# Mac N Cheese for a crowd



## smokedout13 (Jul 10, 2017)

Hello everyone I'm looking for an easy Mac n cheese recipe. I will be cooking for roughly 50 people so I wanna keep it as simple as possible. Thank you in advance for your replies and I look forward to hearing all your responses


----------



## jtk07 (Jul 12, 2017)

I found this and plan to try it! 
http://www.epicurious.com/recipes/member/views/four-cheese-smoked-mac-cheese-52862221


----------



## Rings Я Us (Jul 13, 2017)

That recipe sure uses a bunch of milk.. I would try it with 2 cups and add some more if it looks to thick or after it's been sitting a while.


----------



## Rings Я Us (Jul 13, 2017)

Oh snap! I see they also add in cream cheese.. ok.. that helps get it thicker too.. nice!


----------



## browneyesvictim (Jul 13, 2017)

The no-boil mac and cheese has been around here, and is scalable. I have made it many times. I assume you are planning on making it "Smoked" mac & cheese? Anyway, you can make this in the oven also. I think this is about as simple as it gets.

http://www.smokingmeatforums.com/t/232594/no-boil-smoked-mac-cheese


----------



## deuc224 (Jul 17, 2017)

Ill leave mine here, took me about 2 years to get exactly how i want it. Try it and let me know what you think:

Carlos smoked mac n cheese:

1/2 pound of elbow noodles

3 tbsp of butter

3 tbsp of flour

3 cups of milk

1/2 tbsp of seasoned salt or garlic salt

12 oz of sharp cheddar(I love the kraft triple cheddar)

1/2 tsp of kosher salt

1/2 tsp of white pepper

1/2 tsp of black pepper

Bacon to taste( i use half a pack to crumble on top)

Top with panko crumbs(I use the leftover bacon grease and toss the panko crumbs in them before topping)

1/2 tbsp liquid smoke if you're not gonna actually smoke it

Instructions:

Boil the mac elbows to box instructions and set aside when done.
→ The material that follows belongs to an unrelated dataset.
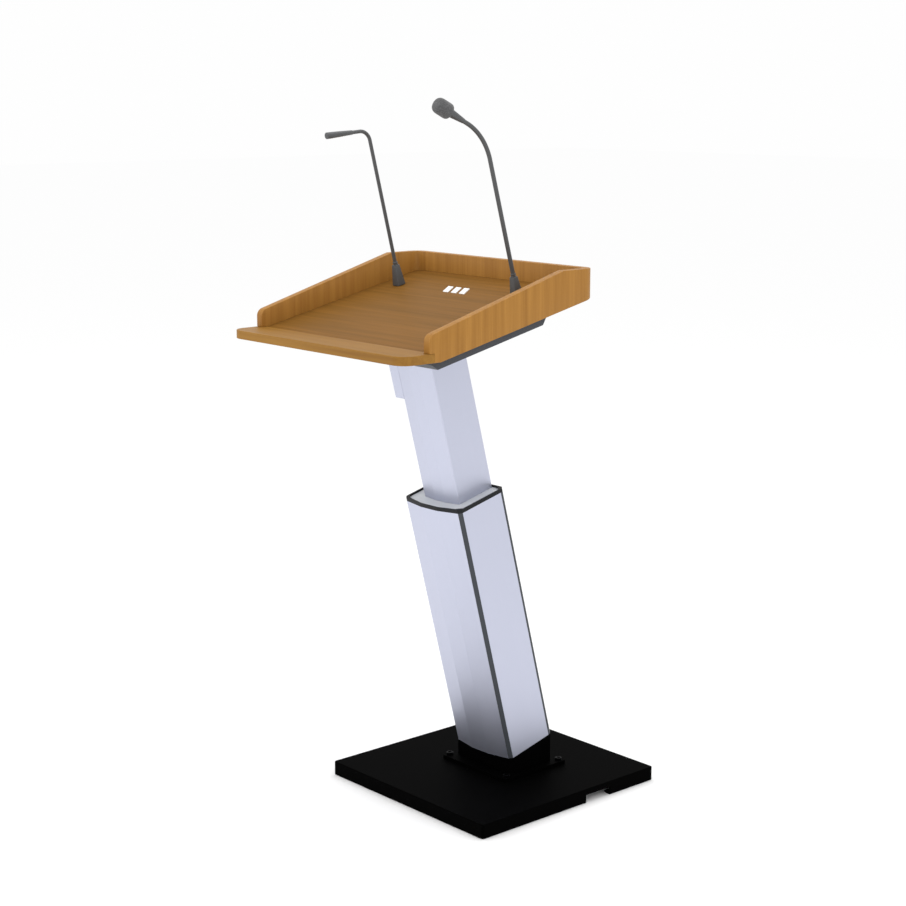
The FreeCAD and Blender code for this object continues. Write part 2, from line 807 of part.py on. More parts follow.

Build a roux with the butter flour and milk, once it starts to thicken add the salt(seasoned or garlic), kosher salt, black pepper, white pepper, liquid smoke and mix for about 30 seconds.  Then add the cheese until you build a nice sauce.  It should be pretty thick.

Add the sauce and noodles to a baking pan and cook on 350-375 for about 30 mins.  If you have extra cheese laying around top with that as well as the panko crumbs.  Serve and enjoy.


----------